───── Data
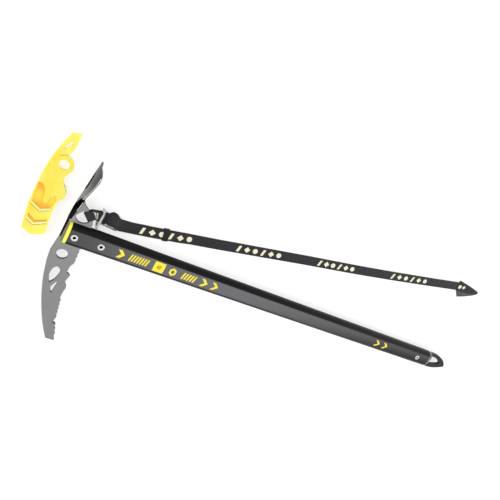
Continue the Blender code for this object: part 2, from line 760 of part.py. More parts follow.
def build_buckle(leash):
    """The buckle: a frame with three bars, and a bail that swings on its trunnions."""
    buckle = empty("buckle_axis", Matrix.Identity(4), leash)
    buckle.location = BUCKLE_PLACE
    buckle.rotation_euler = (0, 0, BUCKLE_TURN)
    rail = 9.4
    outer = arc((24.5, rail - 2), 2, 90, 0, 5) + arc((24.5, 2 - rail), 2, 0, -90, 5)
    outer += arc((-0.6, 1.2 - rail), 1.2, -90, -180, 4) + arc((-0.6, rail - 1.2), 1.2, 180, 90, 4)
    left = [(1.2, -7.8), (1.2, 7.8), (9.0, 7.8), (9.0, -7.8)]
    right = [(11.6, -7.8), (11.6, 7.8), (23.4, 7.8), (23.4, -7.8)]
    loops = [metres(outer), metres(left), metres(right)]
    frame = add(plate("buckle_frame", loops, BUCKLE_BOTTOM, BUCKLE_TOP), buckle, BUCKLE_STEEL)
    across = Matrix.Translation(BAIL_AXIS) @ Matrix.Rotation(math.radians(90), 4, "X")
    pin = cylinder("trunnion_pin", TRUNNION_R, -11.1 * MM, 11.1 * MM, 0, 0, 16)
    pin.data.transform(across)
    boolean(frame, add(pin, buckle), "UNION")
    shade(frame)
    swing = empty("bail_axis", Matrix.Translation(BAIL_AXIS), buckle)
    foot = 1.9
    top = 19.0
    bail_loop = [(-11.3, -foot), (-9.7, -foot), (-9.7, top - 3.6)]
    bail_loop += arc((-8.5, top - 3.6), 1.2, 180, 90, 4) + arc((8.5, top - 3.6), 1.2, 90, 0, 4)
    bail_loop += [(9.7, -foot), (11.3, -foot)]
    bail_loop += arc((8.8, top - 2.5), 2.5, 0, 90, 5) + arc((-8.8, top - 2.5), 2.5, 90, 180, 5)
    bail = plate("buckle_bail", [metres(bail_loop)], -1.3 * MM, 1.3 * MM)
    bail.data.transform(ACROSS_SHAFT)
    add(bail, swing, BUCKLE_STEEL)
    drill = cylinder("bail_drill", TRUNNION_R + GAP, -14 * MM, 14 * MM, 0, 0, 16)
    drill.data.transform(Matrix.Rotation(math.radians(90), 4, "X"))
    boolean(bail, add(drill, swing), "DIFFERENCE")
    bevel(shade(bail), 0.3 * MM)


# The rim of the head's hole that the anchor loop goes round, in the axe's frame.
RIM_MIDDLE = Vector((11.7, 29.0, 0)) * MM
RIM_OUTWARD = Vector((0.73, 0.684, 0))
RIM_ALONG = Vector((-0.684, 0.73, 0))


def build_anchor_loop(leash, resting):
    """The closed loop of webbing from the head's hole to the buckle's first bar."""
    rim = [(7.5, 3.4), (4, 3.2), (0, 3.0), (-1.6, 2.2), (-2.1, 0), (-1.6, -2.2), (0, -3.0)]
    rim += [(4, -3.2), (7.5, -3.4)]
    bar = [(-3.3, 4.2), (-2.4, 2.8), (-1.0, 2.4), (0.8, 2.4), (1.9, 3.0), (2.2, 4.5)]
    bar += [(1.9, 6.0), (0.8, 6.6), (-1.4, 6.9)]
    to_row = Matrix.Translation(BUCKLE_PLACE) @ Matrix.Rotation(BUCKLE_TURN, 4, "Z")
    stations = []
    for reach, z in rim:
        centre = resting @ (RIM_MIDDLE + RIM_OUTWARD * reach * MM + Vector((0, 0, z * MM)))
        across = resting.to_3x3() @ RIM_ALONG * 6.2 * MM
        stations.append((centre, across))
    down = []
    for u, z in bar:
        centre = to_row @ (Vector((u, 0, z)) * MM)
        down.append((centre, to_row.to_3x3() @ Vector((0, 7.2 * MM, 0))))
    lower_run = blend_stations(stations[-1], down[0], 4)
    upper_run = blend_stations(down[-1], stations[0], 4)
    ring = stations + lower_run + down + upper_run
    rows = [[c - a, c, c + a] for c, a in ring + ring[:1]]
    loop = add(surface("leash_anchor_loop", rows), leash, WEBBING)
    shape = bmesh.new()
    shape.from_mesh(loop.data)
    bmesh.ops.remove_doubles(shape, verts=shape.verts, dist=0.00001)
    shape.to_mesh(loop.data)
    shape.free()
    return shade(thicken(loop, WEB), 60)


def blend_stations(first, last, count):
    """Stations between two others, leaving both out."""
    stations = []
    for k in range(1, count):
        t = k / count
        stations.append((first[0].lerp(last[0], t), first[1].lerp(last[1], t)))
    return stations


def build_leash(resting):
    """The leash hangs on an empty whose Z is the axis it swings about at the head's hole."""
    pivot = resting @ (RIM_MIDDLE - RIM_OUTWARD * 1.5 * MM)
    axis = empty("leash_swing_axis", Matrix.Translation((pivot.x, pivot.y, 0)))
    leash = empty("leash_frame", Matrix.Translation((-pivot.x, -pivot.y, 0)), axis)
    build_anchor_loop(leash, resting)
    build_buckle(leash)
    build_straps(leash)
    build_end_fold(leash)
    build_keeper(leash)


# --------------------------------------------------------------------- the head cover


def cover_outline():
    """The cover seen from above, about the centre of its ring."""
    spine = smooth([(-5, 38.5), (-9.8, 25), (-14.2, 9), (-17.5, -10), (-19.8, -35.5), (-20.2, -58.7)])
    spine += smooth([(-19.1, -78.8), (-16.4, -96.3)])
    foot = smooth([(-13.4, -93.4), (-6.9, -96.7), (1.8, -94.5), (9.2, -90.2)], 3)
    side = smooth([(9.2, -81.6), (7.6, -61.6), (8.2, -52.6)], 3)
    side += smooth([(9.8, -43.6), (14.6, -38.9)], 2)
    side += smooth([(14.2, -33), (11.6, -28), (8.2, -23.6), (5.8, -19.4), (6.2, -14.6)], 3)
    ring = arc((0, 0), 11, -44, 84, 14)
    slit = [(1.0, 12.2), (-7.6, 8.6), (-8.0, 9.6), (0.8, 13.6)]
    tongue = smooth([(3.2, 19), (4.8, 27), (5.0, 42.3)], 3) + [(-4.8, 38.7)]
    return spine[:-1] + foot + side + ring + slit + tongue


def cover_recesses(cover, axis):
    """The two sunken grips above the chevron ridges."""
    upper = [(-18.4, -30.4), (-13.8, -30.0), (-8.4, -36.6), (-7.0, -49.6), (-4.4, -53.6)]
    upper += [(-1.8, -51.6), (-0.6, -41.4), (1.6, -43.2), (3.6, -38.8), (7.4, -43.8), (4.8, -56.2)]
    upper += [(-5.8, -61.6), (-17.2, -55.6)]
    lower = [(-16.0, -75.4), (-6.9, -80.6), (6.4, -74.0), (6.0, -71.6), (-7.0, -77.0), (-16.4, -70.6)]
    for name, loop in (("upper", upper), ("lower", lower)):
        top = COVER_HEIGHT + 2 * MM
        recess = plate("cover_recess_" + name, [metres(loop)], COVER_HEIGHT - 1.4 * MM, top)
        boolean(cover, add(recess, axis), "DIFFERENCE")


def build_cover():
    """The moulded sheath that clips over the head, lying on the floor beside it."""
    axis = empty("cover_slide_axis", Matrix.Translation((COVER_X, COVER_Y, 0)))
    hole = arc((0, 0), 6, 0, 345, 23)
    window = [(-1.9, 29.7), (-7.4, 17.6), (-3.4, 20.0), (0.5, 27.2)]
    loops = [metres(cover_outline()), metres(hole), metres(window)]
    cover = add(plate("head_cover", loops, 0.3 * MM, COVER_HEIGHT), axis, COVER_YELLOW)
    pocket = smooth([(-9.6, -24), (-14.4, -40), (-16.6, -58), (-15.4, -80), (-12.0, -110)])
    pocket += [(25, -110), (25, -24)]
    room = plate("cover_pocket", [metres(pocket)], 3.7 * MM, 8.5 * MM)
    boolean(cover, add(room, axis), "DIFFERENCE")
    low = (-30 * MM, COVER_THIN_PAST, -1 * MM)
    relief = block("cover_relief", low, (30 * MM, 60 * MM, COVER_THIN_BOTTOM))
    boolean(cover, add(relief, axis), "DIFFERENCE")
    cover_recesses(cover, axis)
    return bevel(shade(cover), 0.4 * MM)


build_axe()
build_leash(resting_frame())
build_cover()
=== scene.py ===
"""Looks of the ice axe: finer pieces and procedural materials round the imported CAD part.

Everything is in metres in the row frame: +Z up, the floor at Z = 0, +X along the shaft
towards the spike and +Y towards the adze. The axe's own frame has its origin at the centre
of the shaft's mouth, +X along the shaft and +Z out of the head's side. Short outlines are
lists of millimetres.
"""

import json
import math

import bmesh
import bpy
from mathutils import Matrix, Vector


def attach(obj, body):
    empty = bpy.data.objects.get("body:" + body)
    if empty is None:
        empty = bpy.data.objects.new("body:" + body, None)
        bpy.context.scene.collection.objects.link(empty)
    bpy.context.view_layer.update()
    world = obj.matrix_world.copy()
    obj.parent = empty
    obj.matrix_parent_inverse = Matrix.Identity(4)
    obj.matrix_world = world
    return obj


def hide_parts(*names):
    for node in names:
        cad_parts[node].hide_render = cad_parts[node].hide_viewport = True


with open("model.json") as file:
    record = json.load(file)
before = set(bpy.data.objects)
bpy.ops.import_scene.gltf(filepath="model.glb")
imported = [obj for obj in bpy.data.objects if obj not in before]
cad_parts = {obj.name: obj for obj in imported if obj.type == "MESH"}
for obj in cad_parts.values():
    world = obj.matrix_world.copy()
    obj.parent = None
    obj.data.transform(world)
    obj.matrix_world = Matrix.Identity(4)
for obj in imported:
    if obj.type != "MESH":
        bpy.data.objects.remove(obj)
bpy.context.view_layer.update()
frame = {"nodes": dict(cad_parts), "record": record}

MM = 0.001
WELD = 0.00001

# Shaft section, as in the CAD part.
FLAT_REACH = 5.5 * MM
ROUND_R = 10 * MM

# Webbing, as in the CAD part.
WEB = 1.2 * MM
WEB_WIDTH = 15 * MM
LAYER_1 = 0.9 * MM
LAYER_2 = 2.4 * MM
LAYER_3 = 3.9 * MM
TAIL_END = 110 * MM

# A point of the pick's flat side, in the axe's own frame.
PICK_SIDE = Vector((10, -105, 1.6)) * MM


def axe_frame():
    """The axe's own frame in the row frame, from the mount on the pick's flat side."""
    mount = next(m for m in frame["record"]["mounts"] if m["name"] == "pick_side")
    up = Vector(mount["axis"]).normalized()
    along = Vector((0, 1, 0)).cross(up).normalized()
    turn = Matrix((along, up.cross(along), up)).transposed()
    return Matrix.Translation(Vector(mount["pos_m"]) - turn @ PICK_SIDE) @ turn.to_4x4()


AXE = axe_frame()


# ------------------------------------------------------------------------- curve helpers


def metres(points):
    """A list of points in millimetres, in metres."""
    return [tuple(value * MM for value in point) for point in points]


def smooth(points, steps=4):
    """Points on a smooth curve (Catmull-Rom) through the given ones."""
    ends = [points[0], *points, points[-1]]
    result = []
    for a, b, c, d in zip(ends, ends[1:], ends[2:], ends[3:]):
        for k in range(steps):
            t = k / steps
            result.append(
                tuple(
                    0.5
                    * (
                        2 * q
                        + (r - p) * t
                        + (2 * p - 5 * q + 4 * r - s) * t**2
                        + (3 * q - p - 3 * r + s) * t**3
                    )
                    for p, q, r, s in zip(a, b, c, d)
                )
            )
    result.append(tuple(points[-1]))
    return result


def arc(centre, radius, start, end, steps=12):
    """Points along a circle's arc, from one angle to another in degrees."""
    angles = [math.radians(start + (end - start) * k / steps) for k in range(steps + 1)]
    return [
        (centre[0] + radius * math.cos(a), centre[1] + radius * math.sin(a)) for a in angles
    ]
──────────
What needs to be done:
Only the lines from the one containing "obj.parent = None" through the one containing "return [tuple(value *" are to be retyped, both boundary lines included, with no other material.

Final result:
    obj.parent = None
    obj.data.transform(world)
    obj.matrix_world = Matrix.Identity(4)
for obj in imported:
    if obj.type != "MESH":
        bpy.data.objects.remove(obj)
bpy.context.view_layer.update()
frame = {"nodes": dict(cad_parts), "record": record}

MM = 0.001
WELD = 0.00001

# Shaft section, as in the CAD part.
FLAT_REACH = 5.5 * MM
ROUND_R = 10 * MM

# Webbing, as in the CAD part.
WEB = 1.2 * MM
WEB_WIDTH = 15 * MM
LAYER_1 = 0.9 * MM
LAYER_2 = 2.4 * MM
LAYER_3 = 3.9 * MM
TAIL_END = 110 * MM

# A point of the pick's flat side, in the axe's own frame.
PICK_SIDE = Vector((10, -105, 1.6)) * MM


def axe_frame():
    """The axe's own frame in the row frame, from the mount on the pick's flat side."""
    mount = next(m for m in frame["record"]["mounts"] if m["name"] == "pick_side")
    up = Vector(mount["axis"]).normalized()
    along = Vector((0, 1, 0)).cross(up).normalized()
    turn = Matrix((along, up.cross(along), up)).transposed()
    return Matrix.Translation(Vector(mount["pos_m"]) - turn @ PICK_SIDE) @ turn.to_4x4()


AXE = axe_frame()


# ------------------------------------------------------------------------- curve helpers


def metres(points):
    """A list of points in millimetres, in metres."""
    return [tuple(value * MM for value in point) for point in points]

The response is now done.